The Instrument of Accession, which enabled the princely states, including Kashmir, to accede to the Union of India was final, binding and non-negotiable. Once the ruler of a princely state signed the Instrument of Accession, his kingdom became a part of the new dominion of India. The same instrument of accession was used when other princely states acceded to Pakistan, and in both cases the accessions of the princely states to either dominion via the Instrument of Accession fell under the ambit of the Indian Independence Act, 1947. Maharaja Hari Singh, the last ruler of Kashmir, signed the Instrument to accede to India in the event of the Pakistani attack in 1947. Therefore, Pakistan’s false claims on Kashmir as its own and its attempt to wrest control of the province by violence calls the entire legal framework of the Indian Independence Act into question, which also gave birth to Pakistan itself.
After hearing both the Indian and Pakistani sides on April 21, 1948 the UN Security Council resolution 47 came to a conclusion that a plebiscite must be undertaken after Pakistan withdraws its troops from the region and “pulls out Pakistani nationals from Kashmir who are not normally resident therein and entered only for the purpose of fighting.”

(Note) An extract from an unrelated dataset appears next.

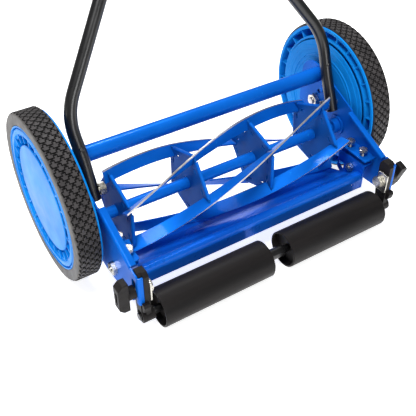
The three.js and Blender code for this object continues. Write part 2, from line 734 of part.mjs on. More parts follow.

Pakistan completely ignored the UN’s orders and did not withdraw its troops from the region, therefore holding on to the territory they claim as Azad Kashmir. The very first precondition to have a plebiscite of any kind in Kashmir is that Pakistan must first withdraw its troops.
In India, the Article 370 was inserted into the constitution to ensure that the demographic profile of Kashmir remained intact. However, Pakistan-sponsored terrorism drove away 500,00 Kashmiri Pandits from the valley in the 1990s, thereby severely altering the demographic profile of the Indian side of Kashmir. On the Pakistani side, settlers from all across Pakistan- Punjab, Sindh, Balochistan, KPK arrived in Kashmir and changed a lot of the region’s demographics. Therefore, with such a skewed demographic profile as compared to what is necessary for an unbiased plebiscite, the very idea of a plebiscite seems criminal.
According to the South Asia Terrorism Portal, over 43,000 people have been killed due to Pakistan backed terrorism in the region since 1988. After such horrendous acts Pakistan has lost all moral claims that it could lay on Kashmir. All four Indo-Pak wars were initiated by Pakistan and ended by India. India’s overwhelmingly superior military prowess forced Pakistan to change its tactics by resorting to terrorism and nuclear brinkmanship. Today, Pakistan’s continued support to terrorist organizations while sheltering them under its nuclear umbrella proves the fact that its regular military can never take on the might of the Indian Armed Forces.
Kashmir is a done deal, India has a democratically elected Chief Minister running a government for the state.
In conclusion, India is not part of the nuclear proliferation treaty but has agreed to ‘no first use of nuclear weapons.’ India isn’t Israel either that would look for help from the international community to strike a deal with its enemy, there is something called the counter-offensive in military terms that India successfully used against Pakistan in 1999. In 1998, it did not give two hoots to U.S. sanctions when it tested its nuclear weapons in Pokharan. Let me be clear, one more 26/11 like attack on India and an all-out war with Pakistan will be a political and military compulsion.